##### Given records

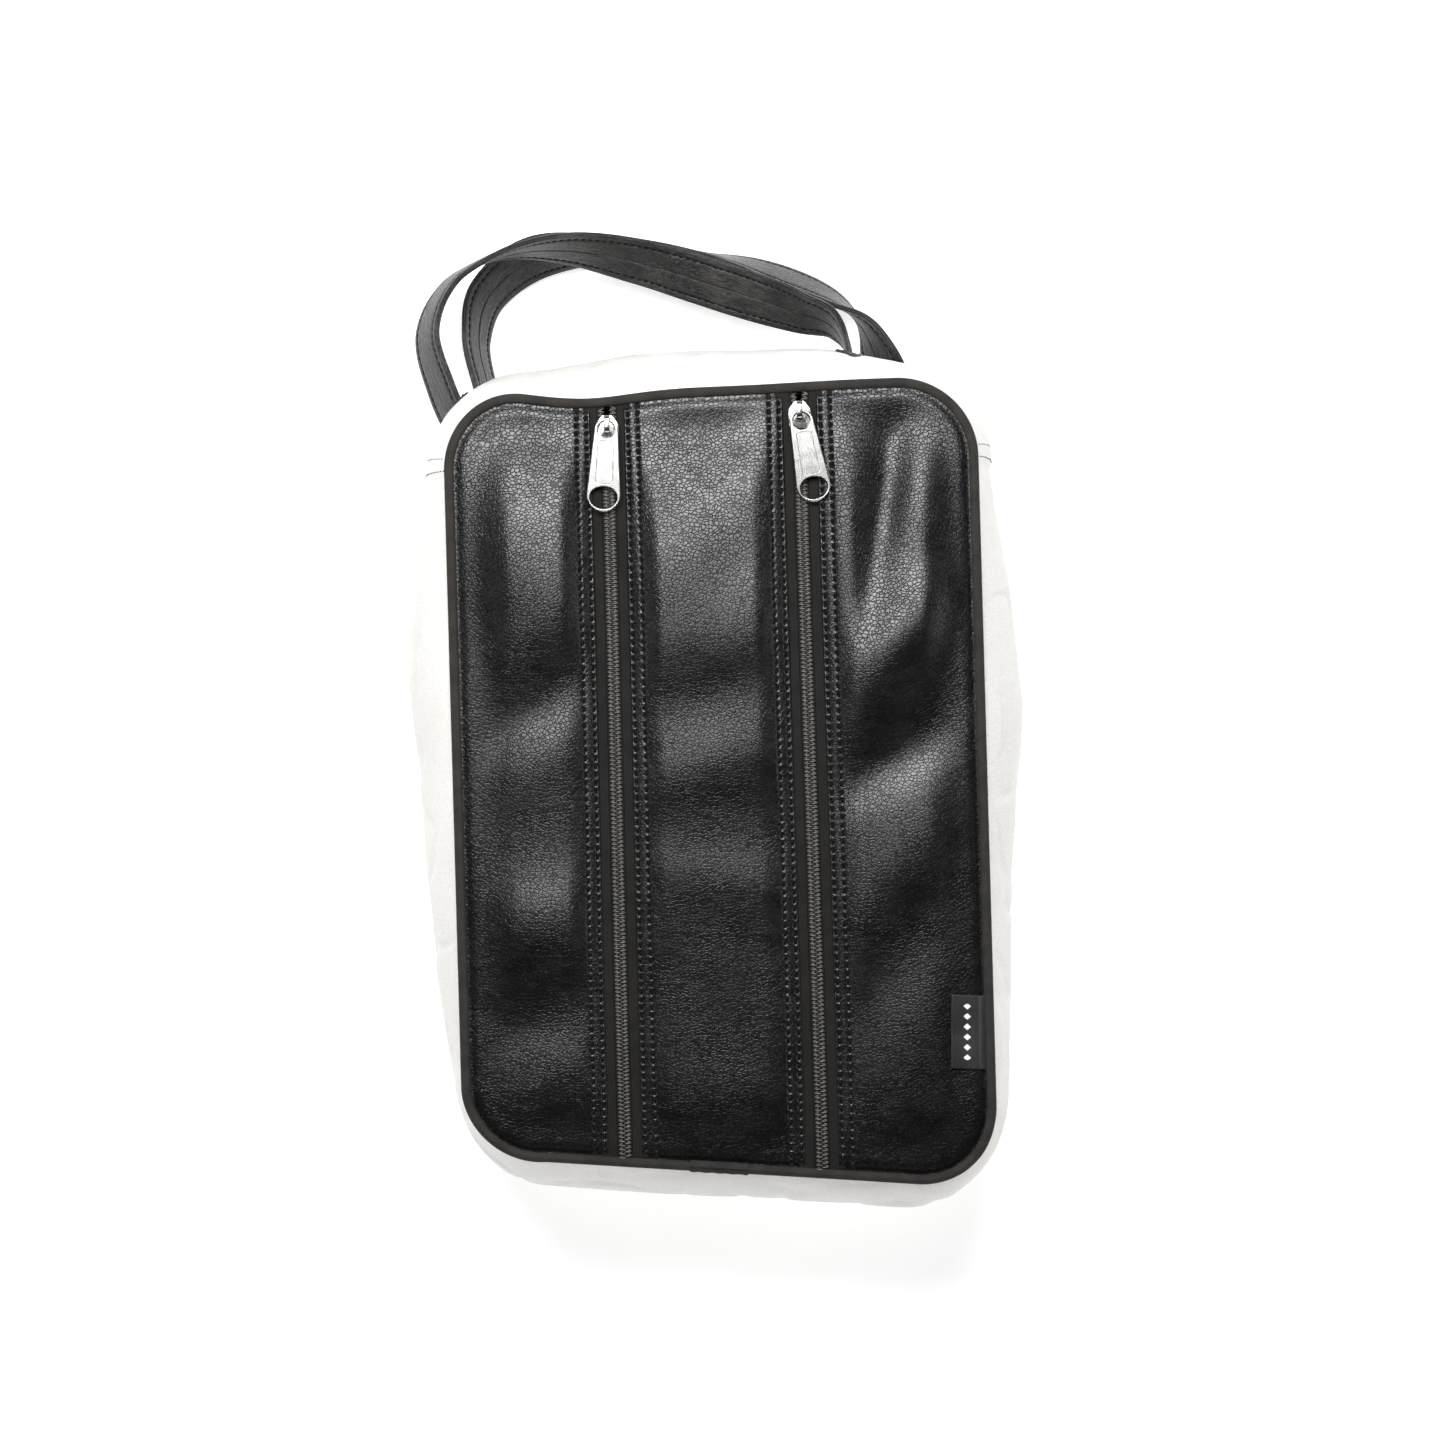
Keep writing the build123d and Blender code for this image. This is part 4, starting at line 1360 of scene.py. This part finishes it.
def stage():
    """A plain pale table under soft studio light, seen from straight above."""
    s = Shader("pale_table")
    mottle = s.noise(s.place(), 300 * MM, 3.0)
    base = s.colour(mottle, (0.80, 0.80, 0.80), (0.83, 0.83, 0.83))
    table = s.finish(Base_Color=base, Roughness=0.85, Normal=s.bump(s.noise(s.place(), 3 * MM), 0.02 * MM),
                     Emission_Color=(1, 1, 1, 1), Emission_Strength=0.62)
    corners = [(-4, -4, -0.0004), (4, -4, -0.0004), (4, 4, -0.0004), (-4, 4, -0.0004)]
    floor = add_mesh("table", corners, [(0, 1, 2, 3)])
    floor.data.materials.append(table)
    studio_surround()
    area_light("key", (-0.06, 0.40, 0.90), (0.0, 0.08, 0.10), (0.66, 0.30), 13.5)
    for name, x, y, power in (("left", -2.3, 0.3, 7), ("right", 2.3, 0.0, 10), ("near", 0, -2.4, 14)):
        area_light(f"{name}_panel", (x, y, 0.80), (0.0, 0.0, 0.0), (1.8, 1.0), power)


def studio_surround():
    """White walls under a dark ceiling."""
    world = bpy.data.worlds.new("studio")
    bpy.context.scene.world = world
    world.use_nodes = True
    tree = world.node_tree
    direction = tree.nodes.new("ShaderNodeTexCoord").outputs["Generated"]
    split = tree.nodes.new("ShaderNodeSeparateXYZ")
    tree.links.new(direction, split.inputs[0])
    ceiling = tree.nodes.new("ShaderNodeMapRange")
    ceiling.interpolation_type = "SMOOTHSTEP"
    for index, value in ((1, 0.30), (2, 0.62), (3, 0.48), (4, 0.012)):
        ceiling.inputs[index].default_value = value
    tree.links.new(split.outputs["Z"], ceiling.inputs[0])
    background = tree.nodes["Background"]
    background.inputs["Color"].default_value = (1, 1, 1, 1)
    tree.links.new(ceiling.outputs[0], background.inputs["Strength"])


def area_light(name, place, target, size, power):
    light = bpy.data.lights.new(name, "AREA")
    light.shape = "RECTANGLE"
    light.size, light.size_y = size
    light.energy = power
    obj = bpy.data.objects.new(name, light)
    obj.location = place
    obj.rotation_euler = (Vector(target) - Vector(place)).to_track_quat("-Z", "Y").to_euler()
    bpy.context.collection.objects.link(obj)


def camera():
    lens = bpy.data.cameras.new("camera")
    lens.sensor_width = 36
    lens.lens = 111.7
    obj = bpy.data.objects.new("camera", lens)
    obj.location = (0.0018, 0.0256, 2.116)
    obj.rotation_euler = (0, 0, radians(-1.6))
    bpy.context.collection.objects.link(obj)
    bpy.context.scene.camera = obj
    bpy.context.scene.view_settings.view_transform = "Standard"


camera()
dress()
stage()
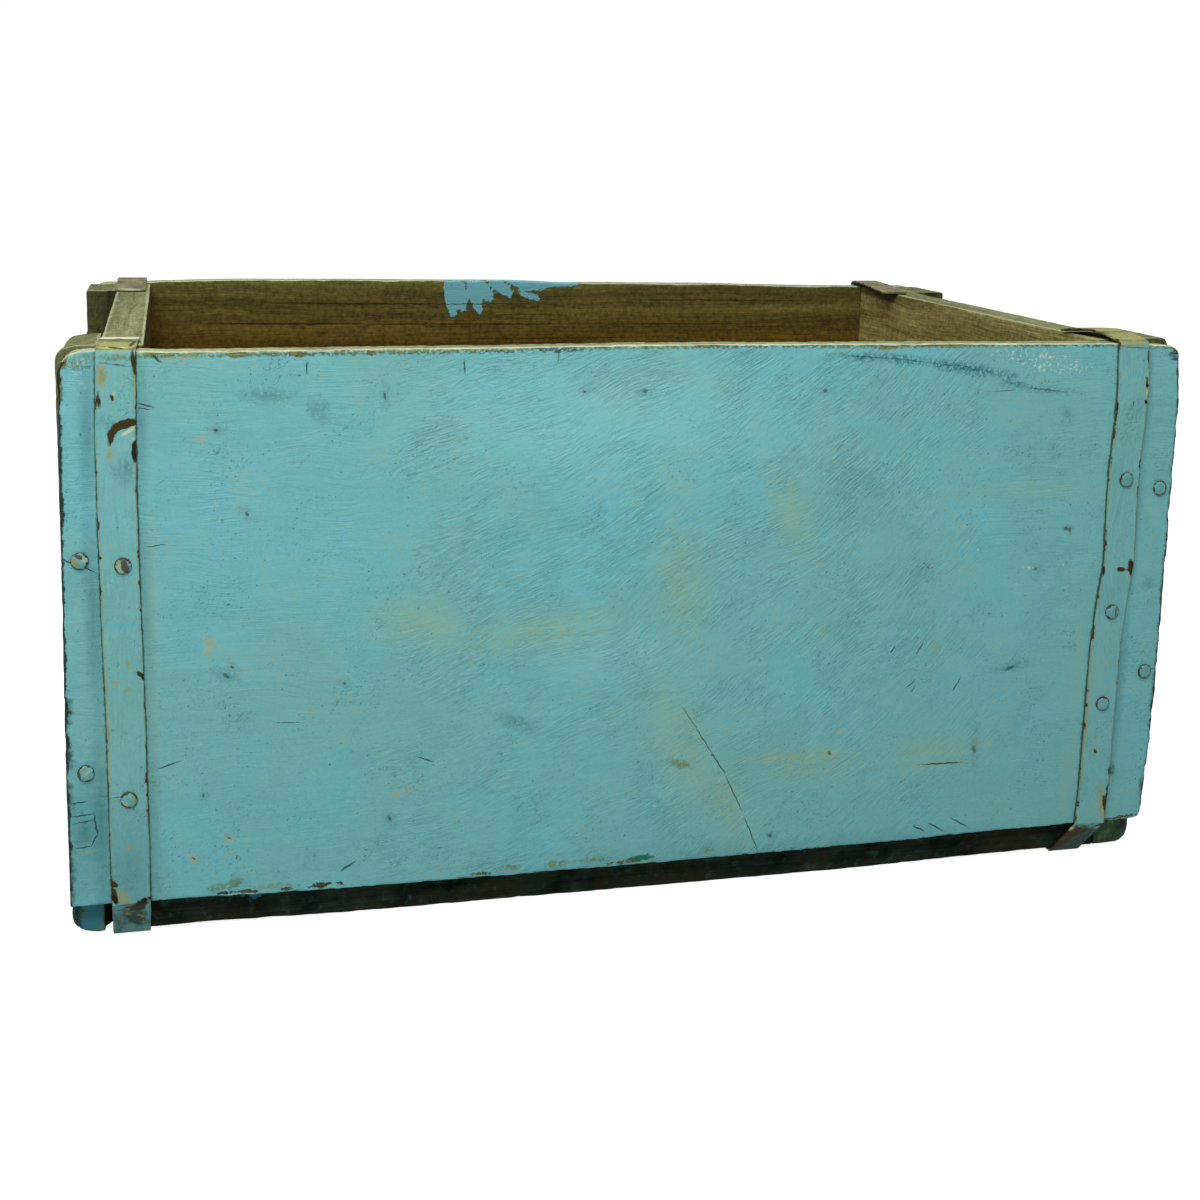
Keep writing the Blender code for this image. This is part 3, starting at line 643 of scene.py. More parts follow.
rearPatch = (
    (-50, 262, -46, 243, 3.2), (-44, 262, -41, 249, 4.5), (-36, 262, -30, 246, 3.5),
    (-31, 262, -24, 254, 4), (-22, 264, -12, 256, 3.5), (-12, 264, 8, 259, 3), (5, 263, 30, 262, 2.5),
    (-4, 256, 6, 252.5, 2))

frontBoardLook = {
    "grain": 0, "cell": 1.2, "edgeRadius": 1.8, "fray": 0.22, "seed": 11, "swollenLow": 1.5,
    "swollenHigh": 1.4, "wornCorners": {(-1, 0, 1): 8.5, (1, 0, 1): 5, (1, 0, -1): 5},
    # end, from z, to z, depth
    "tapers": ((-1, 90, 255, 1.5), (1, 62, 24, 1.9), (1, 225, 261, 2.6)),
    # height of the edge, how far its bow reaches, x and rise along it
    "bows": ((261, 30, ((-258, -3.6), (-250, -1.7), (-240, -1.1), (-228, -1.4), (-215, -1.9), (-173, -1.6),
                        (-123, -1.2), (-60, -0.8), (-17, -0.2), (40, -0.1), (96, -0.3), (187, -0.5),
                        (228, -0.7), (245, -1.4), (258, -2.4))),
             (19, 45, ((-258, -0.1), (-215, -0.2), (-190, -0.9), (-150, -1.8), (-66, -2.3), (24, -2.2),
                       (113, -1.7), (160, -0.9), (190, -0.3), (258, 0)))),
    # x, y, z, how far it reaches and how deep it goes
    "bites": ((-259, -156, 205, 4, 0.3), (-259, -156, 173, 4, 0.3), (-259, -156, 150, 5, 0.3),
              (-259, -156, 110, 3, 0.5), (-259, -156, 92, 4, 0.4), (259, -156, 222, 4, 0.4),
              (259, -156, 198, 4, 0.4), (259, -156, 176, 3, 0.4), (259, -156, 152, 4, 0.3),
              (259, -156, 118, 4, 0.4), (259, -156, 76, 4, 0.3), (259, -156, 44, 4, 0.5),
              (-259, -156, 240, 6, 0.4), (-189, -156, 260, 5, 0.5), (-152, -156, 261, 8, 0.4),
              (-188, -156, 20, 5, 0.5), (-78, -156, 20, 6, 0.4), (120, -156, 260, 9, 0.4)),
    "besideStraps": (leftFrontRoute, rightFrontRoute),
    # each kind on the front face, from its x and z
    "marks": {kind: (((0, 2), -156, marks),) for kind, marks in dict(frontMarks, chips=frontChips).items()},
}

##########

- Given exercise
Would you write down every record again, exactly?

- Written solution
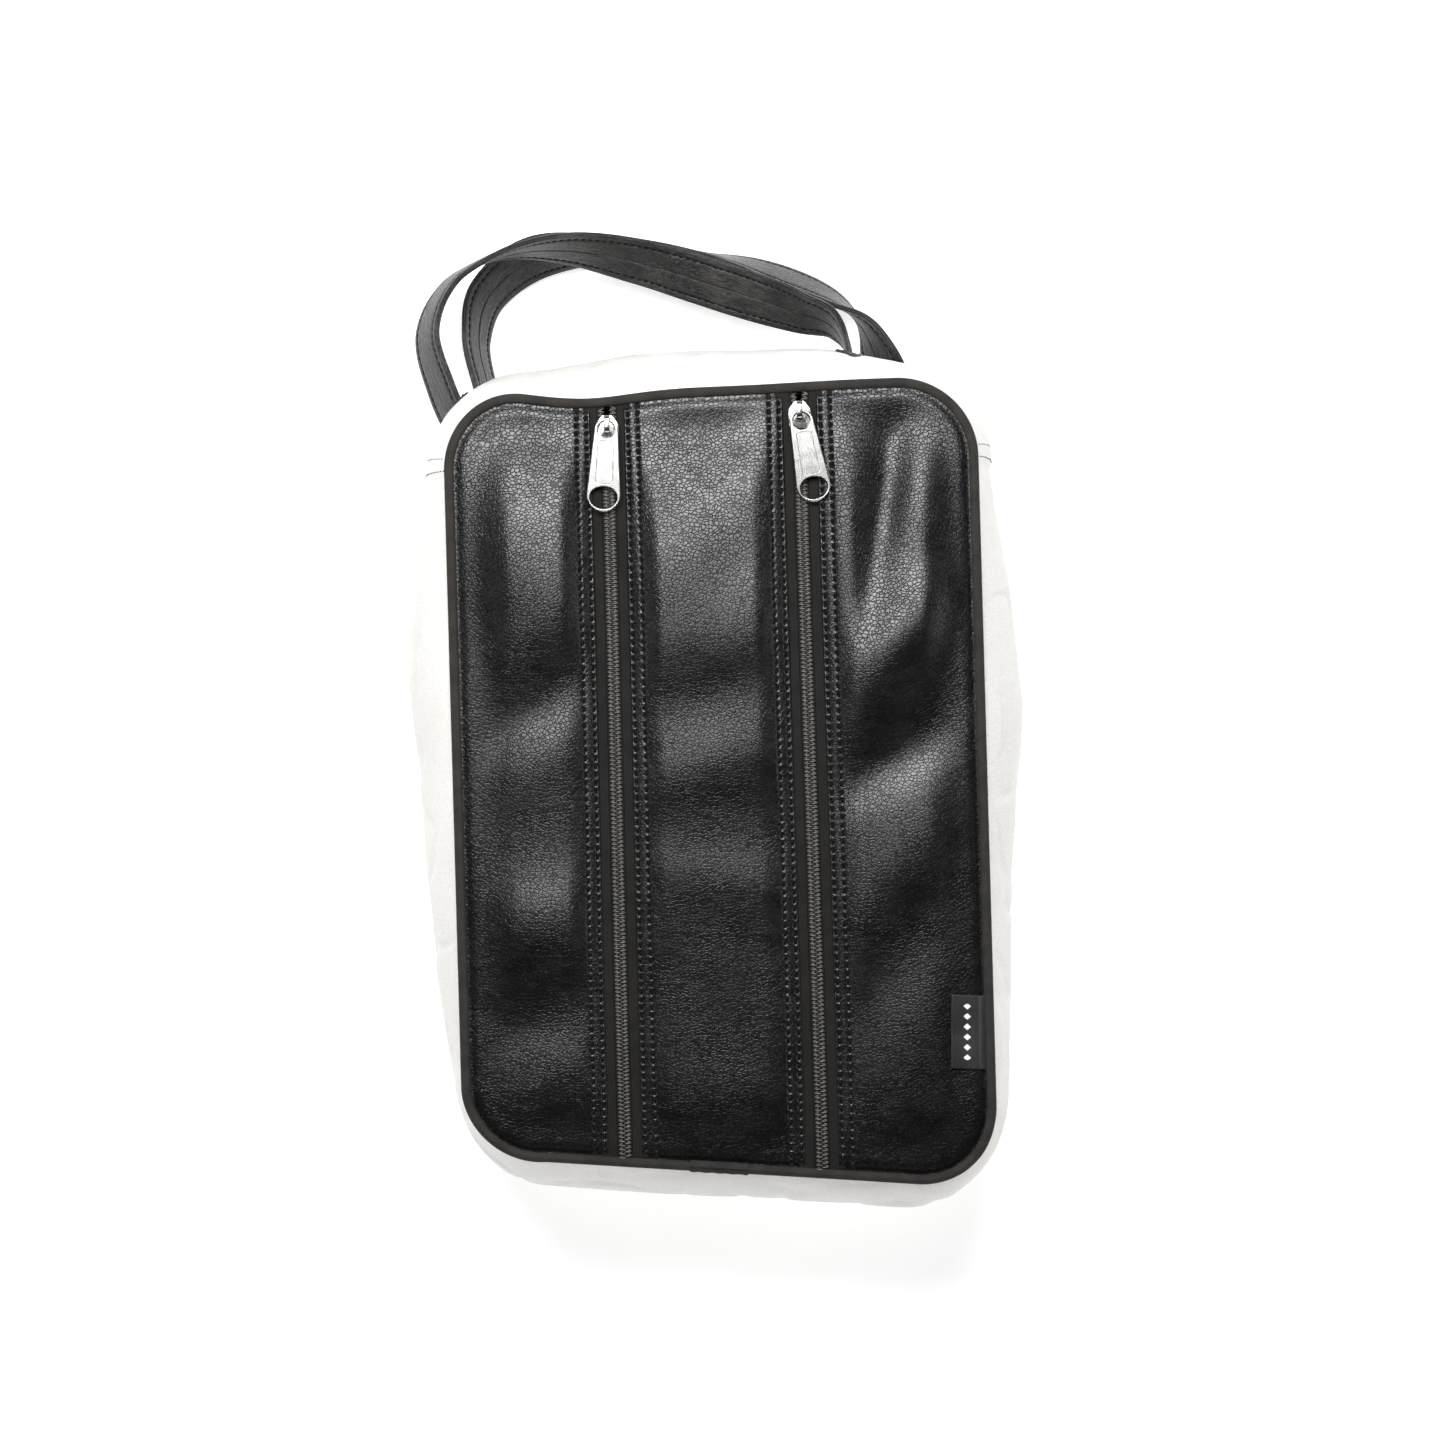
Keep writing the build123d and Blender code for this image. This is part 4, starting at line 1360 of scene.py. This part finishes it.
def stage():
    """A plain pale table under soft studio light, seen from straight above."""
    s = Shader("pale_table")
    mottle = s.noise(s.place(), 300 * MM, 3.0)
    base = s.colour(mottle, (0.80, 0.80, 0.80), (0.83, 0.83, 0.83))
    table = s.finish(Base_Color=base, Roughness=0.85, Normal=s.bump(s.noise(s.place(), 3 * MM), 0.02 * MM),
                     Emission_Color=(1, 1, 1, 1), Emission_Strength=0.62)
    corners = [(-4, -4, -0.0004), (4, -4, -0.0004), (4, 4, -0.0004), (-4, 4, -0.0004)]
    floor = add_mesh("table", corners, [(0, 1, 2, 3)])
    floor.data.materials.append(table)
    studio_surround()
    area_light("key", (-0.06, 0.40, 0.90), (0.0, 0.08, 0.10), (0.66, 0.30), 13.5)
    for name, x, y, power in (("left", -2.3, 0.3, 7), ("right", 2.3, 0.0, 10), ("near", 0, -2.4, 14)):
        area_light(f"{name}_panel", (x, y, 0.80), (0.0, 0.0, 0.0), (1.8, 1.0), power)


def studio_surround():
    """White walls under a dark ceiling."""
    world = bpy.data.worlds.new("studio")
    bpy.context.scene.world = world
    world.use_nodes = True
    tree = world.node_tree
    direction = tree.nodes.new("ShaderNodeTexCoord").outputs["Generated"]
    split = tree.nodes.new("ShaderNodeSeparateXYZ")
    tree.links.new(direction, split.inputs[0])
    ceiling = tree.nodes.new("ShaderNodeMapRange")
    ceiling.interpolation_type = "SMOOTHSTEP"
    for index, value in ((1, 0.30), (2, 0.62), (3, 0.48), (4, 0.012)):
        ceiling.inputs[index].default_value = value
    tree.links.new(split.outputs["Z"], ceiling.inputs[0])
    background = tree.nodes["Background"]
    background.inputs["Color"].default_value = (1, 1, 1, 1)
    tree.links.new(ceiling.outputs[0], background.inputs["Strength"])


def area_light(name, place, target, size, power):
    light = bpy.data.lights.new(name, "AREA")
    light.shape = "RECTANGLE"
    light.size, light.size_y = size
    light.energy = power
    obj = bpy.data.objects.new(name, light)
    obj.location = place
    obj.rotation_euler = (Vector(target) - Vector(place)).to_track_quat("-Z", "Y").to_euler()
    bpy.context.collection.objects.link(obj)


def camera():
    lens = bpy.data.cameras.new("camera")
    lens.sensor_width = 36
    lens.lens = 111.7
    obj = bpy.data.objects.new("camera", lens)
    obj.location = (0.0018, 0.0256, 2.116)
    obj.rotation_euler = (0, 0, radians(-1.6))
    bpy.context.collection.objects.link(obj)
    bpy.context.scene.camera = obj
    bpy.context.scene.view_settings.view_transform = "Standard"


camera()
dress()
stage()
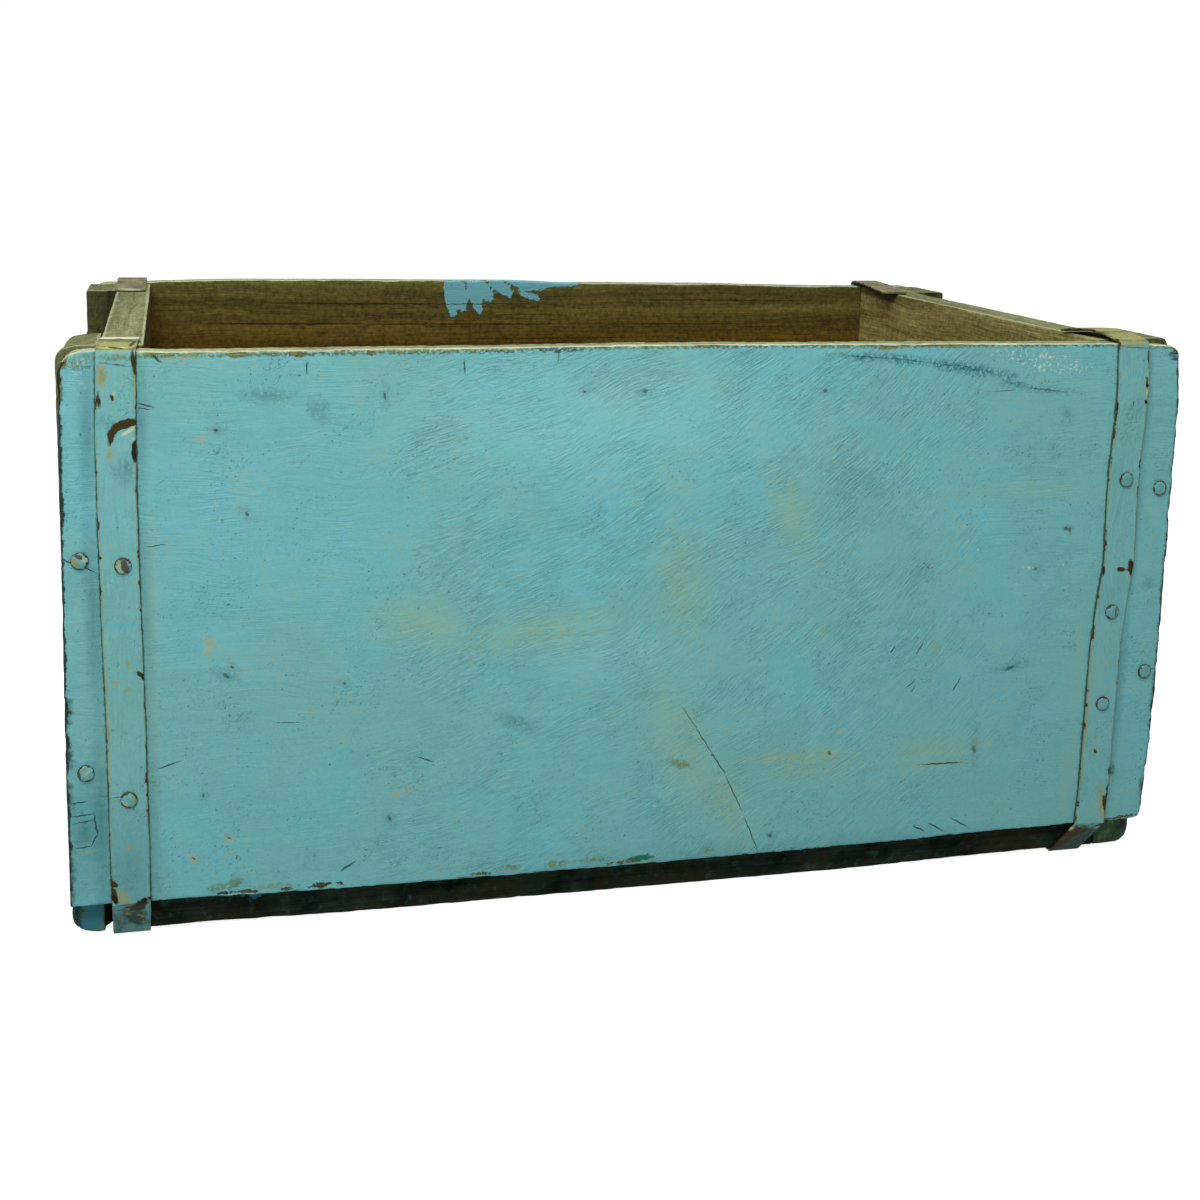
Keep writing the Blender code for this image. This is part 3, starting at line 643 of scene.py. More parts follow.
rearPatch = (
    (-50, 262, -46, 243, 3.2), (-44, 262, -41, 249, 4.5), (-36, 262, -30, 246, 3.5),
    (-31, 262, -24, 254, 4), (-22, 264, -12, 256, 3.5), (-12, 264, 8, 259, 3), (5, 263, 30, 262, 2.5),
    (-4, 256, 6, 252.5, 2))

frontBoardLook = {
    "grain": 0, "cell": 1.2, "edgeRadius": 1.8, "fray": 0.22, "seed": 11, "swollenLow": 1.5,
    "swollenHigh": 1.4, "wornCorners": {(-1, 0, 1): 8.5, (1, 0, 1): 5, (1, 0, -1): 5},
    # end, from z, to z, depth
    "tapers": ((-1, 90, 255, 1.5), (1, 62, 24, 1.9), (1, 225, 261, 2.6)),
    # height of the edge, how far its bow reaches, x and rise along it
    "bows": ((261, 30, ((-258, -3.6), (-250, -1.7), (-240, -1.1), (-228, -1.4), (-215, -1.9), (-173, -1.6),
                        (-123, -1.2), (-60, -0.8), (-17, -0.2), (40, -0.1), (96, -0.3), (187, -0.5),
                        (228, -0.7), (245, -1.4), (258, -2.4))),
             (19, 45, ((-258, -0.1), (-215, -0.2), (-190, -0.9), (-150, -1.8), (-66, -2.3), (24, -2.2),
                       (113, -1.7), (160, -0.9), (190, -0.3), (258, 0)))),
    # x, y, z, how far it reaches and how deep it goes
    "bites": ((-259, -156, 205, 4, 0.3), (-259, -156, 173, 4, 0.3), (-259, -156, 150, 5, 0.3),
              (-259, -156, 110, 3, 0.5), (-259, -156, 92, 4, 0.4), (259, -156, 222, 4, 0.4),
              (259, -156, 198, 4, 0.4), (259, -156, 176, 3, 0.4), (259, -156, 152, 4, 0.3),
              (259, -156, 118, 4, 0.4), (259, -156, 76, 4, 0.3), (259, -156, 44, 4, 0.5),
              (-259, -156, 240, 6, 0.4), (-189, -156, 260, 5, 0.5), (-152, -156, 261, 8, 0.4),
              (-188, -156, 20, 5, 0.5), (-78, -156, 20, 6, 0.4), (120, -156, 260, 9, 0.4)),
    "besideStraps": (leftFrontRoute, rightFrontRoute),
    # each kind on the front face, from its x and z
    "marks": {kind: (((0, 2), -156, marks),) for kind, marks in dict(frontMarks, chips=frontChips).items()},
}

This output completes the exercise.